There is no clear explanation as to why this trend is taking place. Theories range from Vitamin D deficiency to improved hygiene making our bodies less resilient as we battle fewer infections and parasites.
But this trend is one of the factors driving Ukko to continue development of its technology, which Binur says has the potential to help ease reactions to any of the major food allergens.
Ukko is not the only company trying to rid people of the symptoms caused by food allergies. Aimmune Therapeutics, which was acquired by Nestlé in 2020, has developed Palforzia, the first and only FDA-approved treatment to help children decrease their sensitivity to small amounts of peanuts over time.
San Francisco-based IgGenix hopes to create an injection that patients can receive every two months to prevent allergic reactions. They take blood samples from individuals with severe allergies and re-engineer the antibodies they produce during an allergic reaction.

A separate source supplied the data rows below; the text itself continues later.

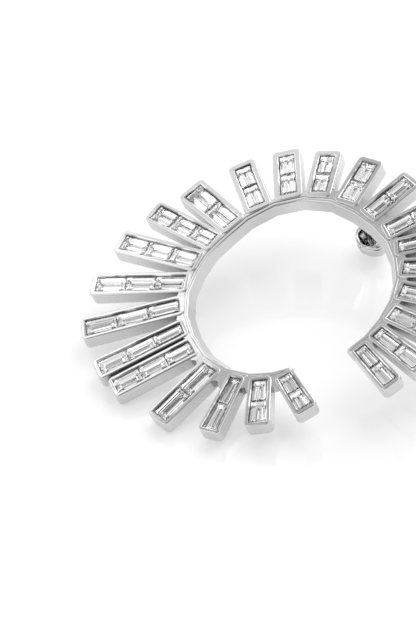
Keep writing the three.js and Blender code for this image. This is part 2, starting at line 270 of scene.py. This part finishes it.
def bezel_place(index):
    """Turns a bezel's own plan, x along its axis from the root, into the earring's layout."""
    before, after = seams()[index:index + 2]
    bow = math.cos(math.radians((before.angle - after.angle) / 2))
    bezel = BEZELS[index]
    root = polar((before.radius + after.radius) / 2 * bow + WEB, bezel.at)
    return Matrix.Translation(root) @ Matrix.Rotation(math.radians(bezel.at + bezel.lean), 4, "Z")


def crotch(index):
    """The round end of the gap before a bezel: its centre and radius, touching the bezels on both sides."""
    seam = seams()[index]
    radius = 0.0
    for _ in range(CROTCH_ROUNDS):
        centre = polar(seam.radius + seam.web + radius, seam.angle)
        gaps = []
        for side, number in ((-1, index - 1), (1, index)):
            bezel = BEZELS[number]
            local = bezel_place(number).inverted() @ centre
            half = (bezel.root + (bezel.tip - bezel.root) * local.x / bezel.long) / 2
            gaps.append(side * local.y - half)
        radius = max(0.0, min(gaps))
    return centre, radius


def new_object(name, bm, *materials):
    """A bmesh as an object, in the layout's millimetres."""
    mesh = bpy.data.meshes.new(name)
    bm.to_mesh(mesh)
    bm.free()
    obj = bpy.data.objects.new(name, mesh)
    bpy.context.scene.collection.objects.link(obj)
    for material in materials:
        mesh.materials.append(material)
    return obj


def mark_walls(bm):
    """Gives the upright faces the second material, which the wheel does not reach."""
    bm.normal_update()
    for face in bm.faces:
        if abs(face.normal.z) < WALL_SLOPE:
            face.material_index = 1


def combine(base, others, operation):
    """Joins the other objects to the base, or cuts them out of it, and removes them."""
    group = bpy.data.collections.new("operands")
    for other in others:
        group.objects.link(other)
    modifier = base.modifiers.new("combine", "BOOLEAN")
    modifier.operation = operation
    modifier.operand_type = "COLLECTION"
    modifier.collection = group
    modifier.solver = "EXACT"
    modifier.material_mode = "TRANSFER"
    finished = bpy.data.meshes.new_from_object(base.evaluated_get(bpy.context.evaluated_depsgraph_get()))
    base.modifiers.clear()
    base.data = finished
    for other in others:
        bpy.data.objects.remove(other)
    bpy.data.collections.remove(group)
    return base


def check_pockets(setting):
    """Looks straight down into every bezel: a cut that left no pocket is an error."""
    bm = bmesh.new()
    bm.from_mesh(setting.data)
    surface = BVHTree.FromBMesh(bm)
    bm.free()
    for index, bezel in enumerate(BEZELS):
        above = bezel_place(index) @ Vector((bezel.long / 2, 0, 1))
        point = surface.ray_cast(above, Vector((0, 0, -1)))[0]
        if point is None or abs(point.z + POCKET_DEEP) > POCKET_SLACK:
            raise RuntimeError(f"bezel {index + 1} has no pocket")


def finish_piece(obj, body, nodes):
    """Shades a piece softly between its sharp edges, lays it at rest, and ties it to the frame."""
    mesh = obj.data
    mesh.transform(LAID_TO_REST)
    mesh.shade_smooth()
    bm = bmesh.new()
    bm.from_mesh(mesh)
    bmesh.ops.dissolve_degenerate(bm, dist=SLIVER * MM, edges=list(bm.edges))
    for edge in bm.edges:
        if not edge.is_manifold or edge.calc_face_angle() > math.radians(SHARP):
            edge.smooth = False
    bm.to_mesh(mesh)
    bm.free()
    weighted = obj.modifiers.new("even_shading", "WEIGHTED_NORMAL")
    weighted.keep_sharp = True
    weighted.weight = 100
    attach(obj, body)
    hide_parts(*nodes)
    return obj


# ---------------------------------------------------------------- materials


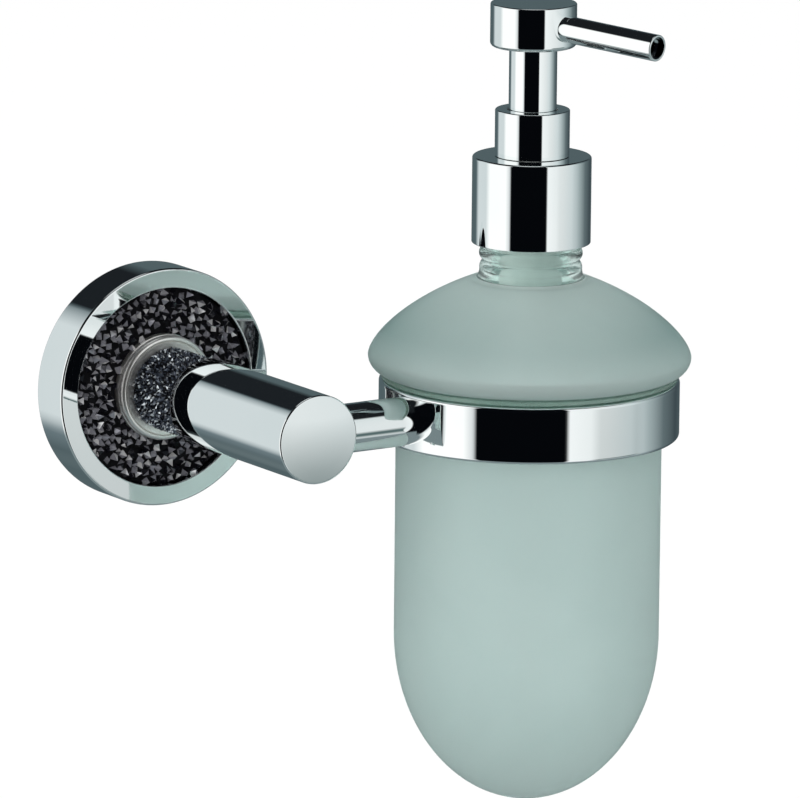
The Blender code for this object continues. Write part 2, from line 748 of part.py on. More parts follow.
def plunger():
    """The stem with its piston, and the chrome trim tube over its visible length."""
    piston_top = PISTON_BASE + PISTON_HEIGHT
    stem = [
        (STEM_BORE_R, STEM_TOP),
        (STEM_R, STEM_TOP),
        (STEM_R, PISTON_BASE),
        (STEM_BORE_R, PISTON_BASE),
    ]
    groove = BARREL_BORE_R - PISTON_GAP - PISTON_GROOVE
    lip = PISTON_HEIGHT * 0.22
    piston = [
        (STEM_R + GAP, piston_top),
        (BARREL_BORE_R - PISTON_GAP, piston_top),
        (BARREL_BORE_R - PISTON_GAP, piston_top - lip),
        (groove, piston_top - lip * 1.5),
        (groove, PISTON_BASE + lip * 1.5),
        (BARREL_BORE_R - PISTON_GAP, PISTON_BASE + lip),
        (BARREL_BORE_R - PISTON_GAP, PISTON_BASE),
        (STEM_R + GAP, PISTON_BASE),
    ]
    trim = tube(GUIDE_TOP - TRIM_TUBE_TUCK, HEAD_BASE - GAP, STEM_R + SLIDE_GAP, TRIM_TUBE_R)
    return [
        turned("stem", stem, PLASTIC, AXIS, UP, 24),
        turned("piston", piston, PLASTIC, AXIS, UP, ROUND),
        turned("trim_tube", trim, CHROME, AXIS),
    ]


def head():
    """The round push button and the spout that leaves it."""
    outline = eased(
        [
            (0.0, HEAD_TOP),
            (HEAD_R, HEAD_TOP, HEAD_TOP_EDGE),
            (HEAD_R, HEAD_BASE, HEAD_BOTTOM_EDGE),
            (0.0, HEAD_BASE),
        ]
    )
    button = turned("pump_head", outline, CHROME, AXIS, UP, FINE)
    flow = Vector(
        (
            math.sin(NOZZLE_TURN) * math.cos(NOZZLE_DROOP),
            -math.cos(NOZZLE_TURN) * math.cos(NOZZLE_DROOP),
            -math.sin(NOZZLE_DROOP),
        )
    )
    socket = tube(HEAD_BASE - CUT_PAST, NOZZLE_Z, 0.0, STEM_R + GAP)
    cut(button, "head_socket", socket, AXIS)
    way = tube(0.0, HEAD_R + 0.002, 0.0, NOZZLE_R + GAP)
    cut(button, "head_spout_hole", way, AXIS + UP * NOZZLE_Z, flow, 32)
    spout = eased(
        [
            (NOZZLE_MOUTH_R, NOZZLE_REACH, NOZZLE_EDGE),
            (NOZZLE_R, NOZZLE_REACH, FINE_EDGE),
            (NOZZLE_R, NOZZLE_ROOT),
            (NOZZLE_BORE_R, NOZZLE_ROOT),
            (NOZZLE_BORE_R, NOZZLE_REACH - NOZZLE_MOUTH_DEPTH),
            (NOZZLE_MOUTH_R, NOZZLE_REACH - NOZZLE_MOUTH_DEPTH),
        ]
    )
    nozzle = turned("nozzle", spout, CHROME, AXIS + UP * NOZZLE_Z, flow, 32)
    return [button, nozzle]


def assemble():
    """Builds every piece and hangs it on the empty that stands for its moving body."""
    base = empty("wall_mount", (0.0, 0.0, 0.0))
    carry(base, wall_plate() + rosette() + post() + arm() + ring())
    bottle_empty = empty("bottle_lift", AXIS, base)
    carry(bottle_empty, bottle())
    pump_empty = empty("pump_lift", AXIS + UP * NECK_TOP, bottle_empty)
    carry(pump_empty, pump())
    carry(empty("collar_turn", AXIS + UP * CAP_BASE, pump_empty), screw_collar())
    carry(empty("ball_lift", AXIS + UP * SEAT_Z, pump_empty), inlet_ball())
    plunger_empty = empty("plunger_press", AXIS + UP * GUIDE_TOP, pump_empty)
    carry(plunger_empty, plunger())
    carry(empty("head_swivel", AXIS + UP * HEAD_BASE, plunger_empty), head())


assemble()
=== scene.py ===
"""Wall mounted soap dispenser: a stone set rosette, a chrome arm and ring, and a frosted pump bottle."""
import math
import random

import bmesh
import bpy
from mathutils import Matrix, Vector


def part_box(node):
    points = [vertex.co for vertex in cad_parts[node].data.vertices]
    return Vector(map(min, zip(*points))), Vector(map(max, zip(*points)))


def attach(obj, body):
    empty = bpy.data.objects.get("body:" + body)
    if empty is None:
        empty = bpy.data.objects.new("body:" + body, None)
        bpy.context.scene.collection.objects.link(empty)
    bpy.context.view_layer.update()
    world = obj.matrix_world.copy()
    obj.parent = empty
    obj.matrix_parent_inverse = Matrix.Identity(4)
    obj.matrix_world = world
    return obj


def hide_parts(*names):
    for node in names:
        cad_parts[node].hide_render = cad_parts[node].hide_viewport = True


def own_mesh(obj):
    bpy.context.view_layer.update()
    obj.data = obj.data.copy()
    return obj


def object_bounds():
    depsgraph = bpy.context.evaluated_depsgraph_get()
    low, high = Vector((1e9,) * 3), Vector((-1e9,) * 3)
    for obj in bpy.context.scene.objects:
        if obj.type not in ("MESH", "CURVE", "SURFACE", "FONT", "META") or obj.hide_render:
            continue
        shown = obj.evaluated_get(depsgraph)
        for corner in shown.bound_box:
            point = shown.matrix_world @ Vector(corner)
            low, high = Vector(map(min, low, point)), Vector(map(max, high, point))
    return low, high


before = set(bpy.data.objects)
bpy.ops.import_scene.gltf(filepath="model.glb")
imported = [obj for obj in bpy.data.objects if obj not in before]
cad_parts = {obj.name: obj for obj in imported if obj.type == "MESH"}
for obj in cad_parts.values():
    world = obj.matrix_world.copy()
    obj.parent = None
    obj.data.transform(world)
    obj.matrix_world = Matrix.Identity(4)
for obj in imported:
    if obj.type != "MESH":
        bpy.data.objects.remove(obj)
cad_low, cad_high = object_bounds()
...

But Binur believes Ukko has the advantage due to its advanced AI and protein design, which allows the company to define the desired characteristics of the allergen’s protein and engineer it in a quick and cheap way.
In 2021, the startup was singled out at the World Changing Ideas Awards, a competition by popular American business magazine Fast Company that honors organizations that are developing creative solutions to pressing issues.
Since its creation, Ukko has raised over $47 million through investors that include American VC Khosla Ventures, Herzliya-based VC Innovation Endeavors and multinational farming corporation Continental Group Company.
Binur is optimistic about the upcoming clinical trials, which she says will be groundbreaking.
“No one’s ever done exactly what Ukko is doing,” she says.
“Our goal is to first see that we can provide immunotherapy for patients in an effective way. Whether this will open up the door to go beyond, I hope so, because that would really be my wish – to improve patients’ lives.”